Фортепианная игра
Ответы на вопросы о фортепианной игре
КАК РУБИНШТЕЙН УЧИЛ МЕНЯ ИГРАТЬ
При этой игре слов я рассмеялся, сам Рубинштейн
присоединился ко мне, и пьеса была спасена — или, вернее, ее исполнитель. Ибо
при повторении этого места оно вышло очень хорошо; учитель позволил мне
продолжать и больше меня не прерывал.
Однажды я спросил его об аппликатуре одного довольно
сложного пассажа.
«Играйте его хоть носом, — ответил он, — лишь бы
хорошо звучало».
Это замечание озадачило меня, и я все сидел и
раздумывал — что собственно он хотел сказать.
Как я понимаю это теперь, он хотел сказать: «Помоги
себе сам. Бог помогает тому, кто сам себе помогает».
Как я уже говорил выше, Рубинштейн никогда не играл
мне тех произведений, которые мне предстояло учить. Он разъяснял, анализировал,
растолковывал все, что, по его мнению, я должен был узнать; но, сделав это,
предоставлял мне самостоятельность, ибо только в этом случае, объяснял он, мои
достижения станут моим личным и неоспоримым достоянием. Таким образом, я
научился у Рубинштейна пониманию той важной истины, что звукообразная
концепция, внушенная чужой игрой, рождает в нас лишь преходящие впечатления,
они приходят и уходят, в то время как самостоятельно созданная концепция
остается и сохраняется как наша собственная.
Теперь, когда я оглядываюсь назад на дни моих занятий
у Рубинштейна, я вижу, что не столько он меня учил, сколько я у него учился. Он
не был педагогом в обычном смысле этого слова. Он указывал мне вершину, с
которой открывался прекрасный вид, но как я на нее взберусь, это было мое дело;
его это не касалось. «Играйте хоть носом!» Да, но если я расшибу его до крови,
где взять метафорический носовой платок? В своем воображении! И он был прав.
Конечно, этот метод применим не ко всем ученикам, но
тем не менее он весьма способствует развитию оригинального мышления учащегося и
выявлению всей остроты восприятия, на какую тот способен. Если одному из таких
учащихся удавалось собственным трудом и умом достичь заветной точки, которую
открыло его взорам волшебство великого чародея, он приобретал уверенность в
своих силах: он чувствовал, что наверняка и всегда найдет эту точку снова, если
даже разок-другой собьется с пути, как это может случиться со всяким при самых
благородных побуждениях.
Я вспоминаю, как Рубинштейн сказал мне однажды:
«Знаете ли вы, почему фортепианная игра так трудна? Потому что она таит в себе
опасность стать либо аффектированной, либо манерной; если же удается счастливо
миновать обе эти западни, тогда перед ней возникает новая угроза — оказаться
сухой. Истина лежит между этими тремя бедами».

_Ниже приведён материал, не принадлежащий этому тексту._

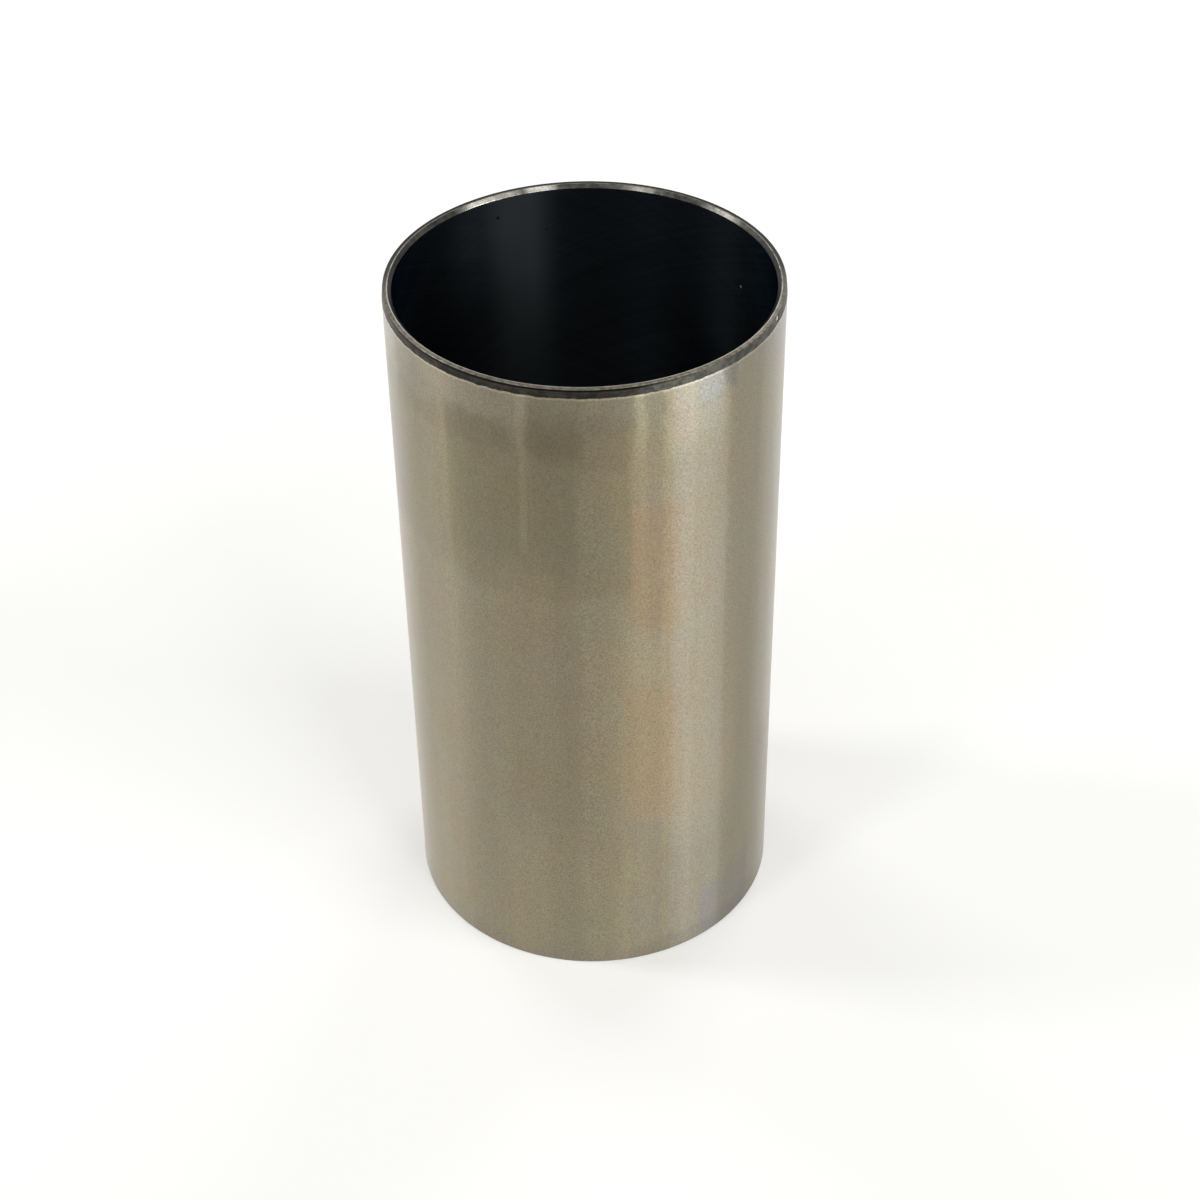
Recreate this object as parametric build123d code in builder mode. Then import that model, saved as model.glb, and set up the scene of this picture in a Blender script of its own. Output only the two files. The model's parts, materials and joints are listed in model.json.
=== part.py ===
"""Dry cylinder liner: a thin-walled sleeve that is pressed into an engine block, for a piston to run in.

It is one turned piece of cast iron. The outer wall is ground from the lower end up to a narrow
lead-in band, which is left as turned, and the bore is honed from end to end.

Frame: millimetres, +Z up along the bore's axis. The origin is the centre of the lower end face, so
the liner stands on Z = 0 with its lead-in end at the top.
"""

import os
from math import cos, isclose, radians, sin

from build123d import *

# Driving dimensions
BORE_DIAMETER = 100.0
WALL = 2.5
LENGTH = 200.0

# Upper end: the lead-in band tapers from the ground wall to the end face
LEAD_LENGTH = 2.4
LEAD_DROP = 0.25
TOP_EDGE_BREAK = 0.15
TOP_BORE_CHAMFER = 1.0

# Lower end
BOTTOM_EDGE_BREAK = 0.25
BOTTOM_BORE_CHAMFER = 1.0

# One handling nick in the lead-in band: the dent that a ball would leave
NICK_BEARING = -21.8  # degrees round +Z, from +X
NICK_DROP = 1.05  # from the end face down to the ball's centre
NICK_BALL_RADIUS = 1.5
NICK_DEPTH = 0.3

# Sizes that follow from them
bore_radius = BORE_DIAMETER / 2
outer_radius = bore_radius + WALL
end_face_radius = outer_radius - LEAD_DROP
lead_foot = LENGTH - LEAD_LENGTH


def rings(radius):
    """The circular edges of this radius on the part being built, from the lowest to the highest."""
    circles = edges().filter_by(GeomType.CIRCLE)
    return circles.filter_by(lambda edge: isclose(edge.radius, radius)).sort_by(Axis.Z)


def nick_place():
    """Where the ball has to stand to dent the lead-in band by the nick's depth, with its poles facing in and out."""
    band_radius = end_face_radius + LEAD_DROP * NICK_DROP / LEAD_LENGTH
    reach = band_radius + NICK_BALL_RADIUS - NICK_DEPTH
    bearing = radians(NICK_BEARING)
    outward = Vector(cos(bearing), sin(bearing), 0)
    return Plane(origin=outward * reach + Vector(0, 0, LENGTH - NICK_DROP), z_dir=outward)


with BuildPart() as cylinder_liner:
    # The sleeve with its lead-in, turned about the bore's axis
    with BuildSketch(Plane.XZ):
        with BuildLine():
            Polyline(
                (bore_radius, 0),
                (outer_radius, 0),
                (outer_radius, lead_foot),
                (end_face_radius, LENGTH),
                (bore_radius, LENGTH),
                close=True,
            )
        make_face()
    revolve(axis=Axis.Z)

    # Both mouths of the bore, then both outer edges
    chamfer(rings(bore_radius)[-1], length=TOP_BORE_CHAMFER)
    chamfer(rings(bore_radius)[0], length=BOTTOM_BORE_CHAMFER)
    chamfer(rings(end_face_radius)[-1], length=TOP_EDGE_BREAK)
    chamfer(rings(outer_radius)[0], length=BOTTOM_EDGE_BREAK)

    with Locations(nick_place()):
        Sphere(NICK_BALL_RADIUS, mode=Mode.SUBTRACT)

cylinder_liner.part.label = "cylinder_liner"

os.makedirs("parts", exist_ok=True)
export_step(cylinder_liner.part, "parts/cylinder_liner.step")
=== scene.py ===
"""Looks of the cylinder liner: one closed lathe mesh with its ground, turned and honed finishes.

Lengths are in metres and angles in degrees. The liner stands on its lower end at Z = 0 with its axis on +Z.
An azimuth runs round +Z from +X, so the camera stands at azimuth -90. A bearing runs the same way from the
side that faces the camera, so it is the azimuth plus 90.
"""

import json
from math import cos, pi, radians, sin, tan
from typing import NamedTuple

import bpy
import numpy as np
from mathutils import Matrix, Vector


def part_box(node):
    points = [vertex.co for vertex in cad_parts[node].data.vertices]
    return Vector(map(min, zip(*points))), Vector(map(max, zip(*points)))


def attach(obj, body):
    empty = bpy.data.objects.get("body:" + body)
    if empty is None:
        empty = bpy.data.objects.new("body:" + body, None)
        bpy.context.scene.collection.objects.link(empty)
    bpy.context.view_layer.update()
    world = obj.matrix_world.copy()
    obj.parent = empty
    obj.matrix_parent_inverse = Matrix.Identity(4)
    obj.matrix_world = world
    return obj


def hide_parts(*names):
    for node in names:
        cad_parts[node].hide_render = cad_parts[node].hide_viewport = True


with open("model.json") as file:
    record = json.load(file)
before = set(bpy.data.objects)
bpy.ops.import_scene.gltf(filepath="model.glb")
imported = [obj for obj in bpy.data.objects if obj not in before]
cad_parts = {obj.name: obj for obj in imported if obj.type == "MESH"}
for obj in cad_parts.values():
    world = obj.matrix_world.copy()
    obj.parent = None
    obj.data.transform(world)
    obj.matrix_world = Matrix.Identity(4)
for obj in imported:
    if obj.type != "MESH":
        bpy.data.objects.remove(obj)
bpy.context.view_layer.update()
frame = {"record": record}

NODE = "cylinder_liner"
BODY = "root"
MM = 0.001

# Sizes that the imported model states
highest_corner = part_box(NODE)[1]
OUTER_RADIUS = highest_corner.x
LENGTH = highest_corner.z
MOUNTS = {mount["name"]: mount for mount in frame["record"]["mounts"]}
BORE_RADIUS = MOUNTS["bore"]["dims"]["r_mm"] * MM

# Edge sizes, as in part.py
LEAD_LENGTH = 2.4 * MM
LEAD_DROP = 0.25 * MM
TOP_EDGE_BREAK = 0.15 * MM
TOP_BORE_CHAMFER = 1.0 * MM
BOTTOM_EDGE_BREAK = 0.25 * MM
BOTTOM_BORE_CHAMFER = 1.0 * MM
END_FACE_RADIUS = OUTER_RADIUS - LEAD_DROP
LEAD_FOOT = LENGTH - LEAD_LENGTH
NICK_AZIMUTH = -21.8
NICK_HEIGHT = LENGTH - 1.05 * MM
NICK_BALL_RADIUS = 1.5 * MM
NICK_DEPTH = 0.3 * MM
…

Когда было решено, что мой гамбургский дебют состоится
в симфоническом собрании под управлением Рубинштейна и с его ре-минорным
концертом, я подумал, что настало наконец время пройти с ним одно из его
собственных произведений. Так я предполагал, но Рубинштейн располагал иначе. Я
все еще вижу его, как будто это было только вчера, сидящим в зеленой комнате
Берлинской филармонии в антракте его концерта (это было в субботу) и слышу, как
он говорит мне: «В понедельник мы выступаем вместе в Гамбурге». Времени было
мало, но концерт я знал и надеялся основательно пройти его с Рубинштейном в
течение оставшихся двух дней. Я попросил у него разрешения поиграть ему
концерт, но он отклонил мою настойчивую просьбу, сказав: «В том нет нужды; мы
понимаем друг друга». Даже в этот критический момент он предоставил меня самому
себе. После генеральной (и единственной) репетиции великий маэстро обнял меня
при всем оркестре, а я — право же, я был не на седьмом, а на «восьмом» небе!
Все отлично, говорил я самому себе, ибо Рубинштейн, Рубинштейн доволен! Ну, что
же после этого оставалось делать публике! Концерт прошел великолепно.